• Aim:
Within the material below, transcribe exactly the lines from the one holding "Write part 2" through the one holding "return math.tau *", keeping both ends and skipping the rest.

• Task data:
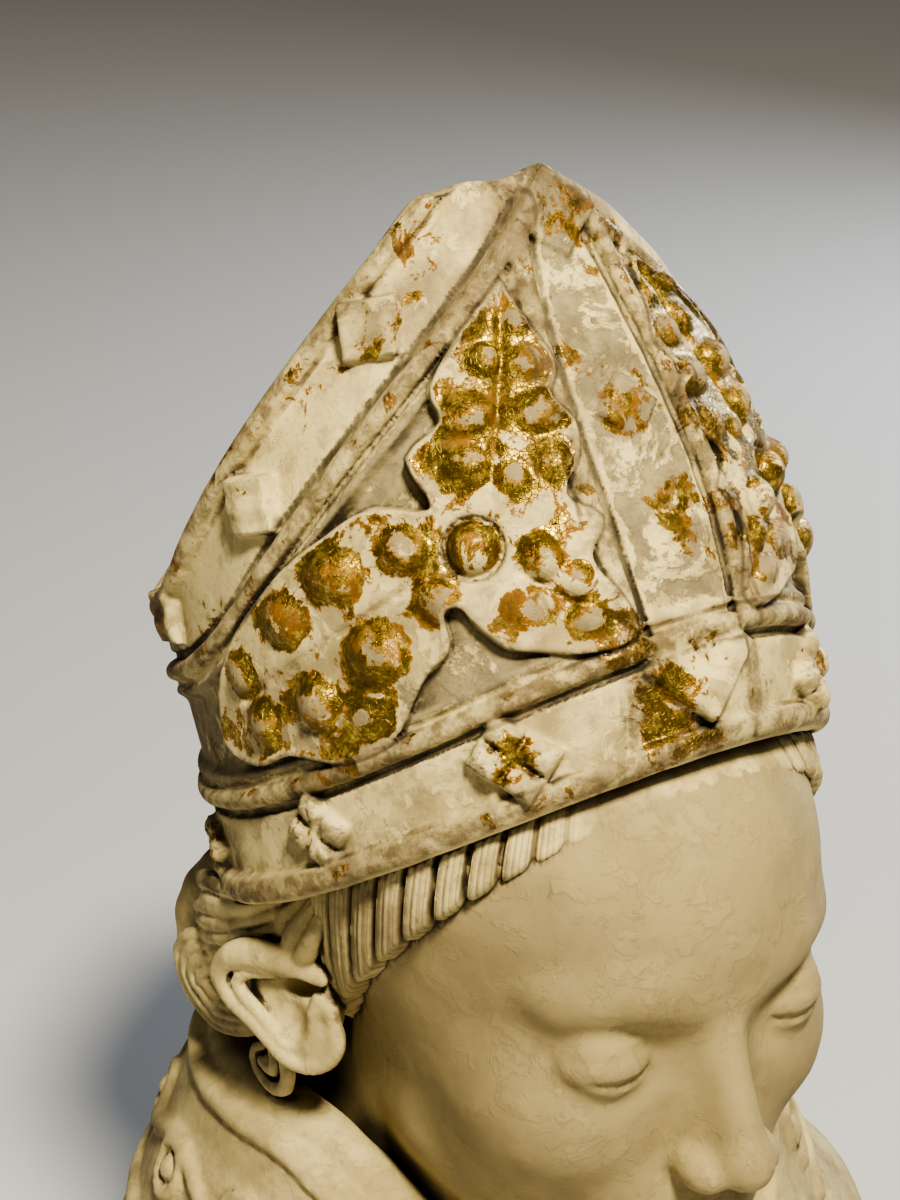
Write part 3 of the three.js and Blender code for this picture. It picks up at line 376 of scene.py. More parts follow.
* * *
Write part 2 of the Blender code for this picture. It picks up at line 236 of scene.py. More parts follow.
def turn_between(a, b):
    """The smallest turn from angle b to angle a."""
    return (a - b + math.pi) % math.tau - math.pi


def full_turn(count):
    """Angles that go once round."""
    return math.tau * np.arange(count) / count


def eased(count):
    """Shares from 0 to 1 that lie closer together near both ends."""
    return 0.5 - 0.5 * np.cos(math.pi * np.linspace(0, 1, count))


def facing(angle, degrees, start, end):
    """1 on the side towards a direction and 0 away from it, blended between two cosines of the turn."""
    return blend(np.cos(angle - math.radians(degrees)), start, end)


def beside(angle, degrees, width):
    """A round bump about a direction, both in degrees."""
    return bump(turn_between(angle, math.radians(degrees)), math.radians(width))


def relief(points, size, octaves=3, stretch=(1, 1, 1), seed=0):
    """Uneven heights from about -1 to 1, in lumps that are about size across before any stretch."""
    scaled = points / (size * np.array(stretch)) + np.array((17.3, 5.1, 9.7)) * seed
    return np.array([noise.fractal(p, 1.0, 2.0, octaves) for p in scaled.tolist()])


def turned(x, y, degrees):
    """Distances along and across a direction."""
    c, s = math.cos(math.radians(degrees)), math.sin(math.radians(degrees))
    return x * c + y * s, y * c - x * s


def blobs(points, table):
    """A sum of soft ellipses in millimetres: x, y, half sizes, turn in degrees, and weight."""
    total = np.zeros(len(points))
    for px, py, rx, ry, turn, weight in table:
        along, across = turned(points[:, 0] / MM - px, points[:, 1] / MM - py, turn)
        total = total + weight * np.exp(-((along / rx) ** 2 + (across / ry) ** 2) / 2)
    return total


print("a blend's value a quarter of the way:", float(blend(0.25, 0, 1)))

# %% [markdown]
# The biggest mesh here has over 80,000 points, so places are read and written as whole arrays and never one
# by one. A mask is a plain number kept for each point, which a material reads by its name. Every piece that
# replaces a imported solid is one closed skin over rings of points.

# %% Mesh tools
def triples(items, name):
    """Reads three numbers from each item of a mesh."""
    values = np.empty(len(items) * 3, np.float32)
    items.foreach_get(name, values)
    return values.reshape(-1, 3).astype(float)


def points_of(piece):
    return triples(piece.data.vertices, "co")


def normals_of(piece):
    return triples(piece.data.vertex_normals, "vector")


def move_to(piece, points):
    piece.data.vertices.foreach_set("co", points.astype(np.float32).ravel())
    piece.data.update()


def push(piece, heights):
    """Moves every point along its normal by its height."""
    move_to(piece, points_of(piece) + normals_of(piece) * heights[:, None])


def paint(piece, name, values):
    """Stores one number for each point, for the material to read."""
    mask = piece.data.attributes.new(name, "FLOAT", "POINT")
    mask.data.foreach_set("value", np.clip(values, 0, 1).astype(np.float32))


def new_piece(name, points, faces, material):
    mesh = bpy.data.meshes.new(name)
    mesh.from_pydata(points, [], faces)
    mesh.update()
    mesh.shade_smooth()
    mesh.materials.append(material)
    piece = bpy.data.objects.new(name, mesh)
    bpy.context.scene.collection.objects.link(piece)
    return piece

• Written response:
Write part 2 of the Blender code for this picture. It picks up at line 236 of scene.py. More parts follow.
def turn_between(a, b):
    """The smallest turn from angle b to angle a."""
    return (a - b + math.pi) % math.tau - math.pi


def full_turn(count):
    """Angles that go once round."""
    return math.tau * np.arange(count) / count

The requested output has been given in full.